= Brief =
Copy the data word for word, keeping every line.

= Data block =
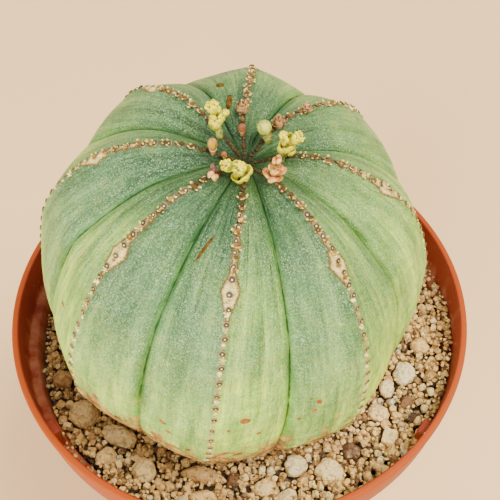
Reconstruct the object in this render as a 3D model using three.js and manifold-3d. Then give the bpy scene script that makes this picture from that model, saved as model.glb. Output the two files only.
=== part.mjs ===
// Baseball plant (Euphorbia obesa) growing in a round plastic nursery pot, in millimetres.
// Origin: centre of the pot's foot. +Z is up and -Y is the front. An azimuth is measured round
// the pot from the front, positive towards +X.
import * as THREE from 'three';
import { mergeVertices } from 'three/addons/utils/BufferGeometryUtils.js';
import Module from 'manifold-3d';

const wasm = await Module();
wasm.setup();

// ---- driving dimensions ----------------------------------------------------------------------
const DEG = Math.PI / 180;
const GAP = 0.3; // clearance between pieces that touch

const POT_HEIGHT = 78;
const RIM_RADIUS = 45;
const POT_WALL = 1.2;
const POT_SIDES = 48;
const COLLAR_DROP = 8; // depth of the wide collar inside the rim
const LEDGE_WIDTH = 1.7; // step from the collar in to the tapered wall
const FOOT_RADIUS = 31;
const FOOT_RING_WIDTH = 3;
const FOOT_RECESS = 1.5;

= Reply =
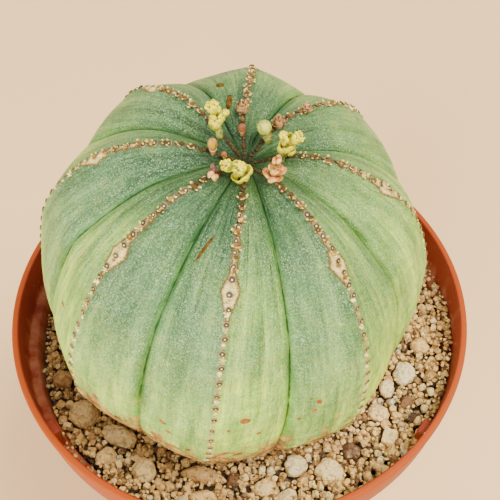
Reconstruct the object in this render as a 3D model using three.js and manifold-3d. Then give the bpy scene script that makes this picture from that model, saved as model.glb. Output the two files only.
=== part.mjs ===
// Baseball plant (Euphorbia obesa) growing in a round plastic nursery pot, in millimetres.
// Origin: centre of the pot's foot. +Z is up and -Y is the front. An azimuth is measured round
// the pot from the front, positive towards +X.
import * as THREE from 'three';
import { mergeVertices } from 'three/addons/utils/BufferGeometryUtils.js';
import Module from 'manifold-3d';

const wasm = await Module();
wasm.setup();

// ---- driving dimensions ----------------------------------------------------------------------
const DEG = Math.PI / 180;
const GAP = 0.3; // clearance between pieces that touch

const POT_HEIGHT = 78;
const RIM_RADIUS = 45;
const POT_WALL = 1.2;
const POT_SIDES = 48;
const COLLAR_DROP = 8; // depth of the wide collar inside the rim
const LEDGE_WIDTH = 1.7; // step from the collar in to the tapered wall
const FOOT_RADIUS = 31;
const FOOT_RING_WIDTH = 3;
const FOOT_RECESS = 1.5;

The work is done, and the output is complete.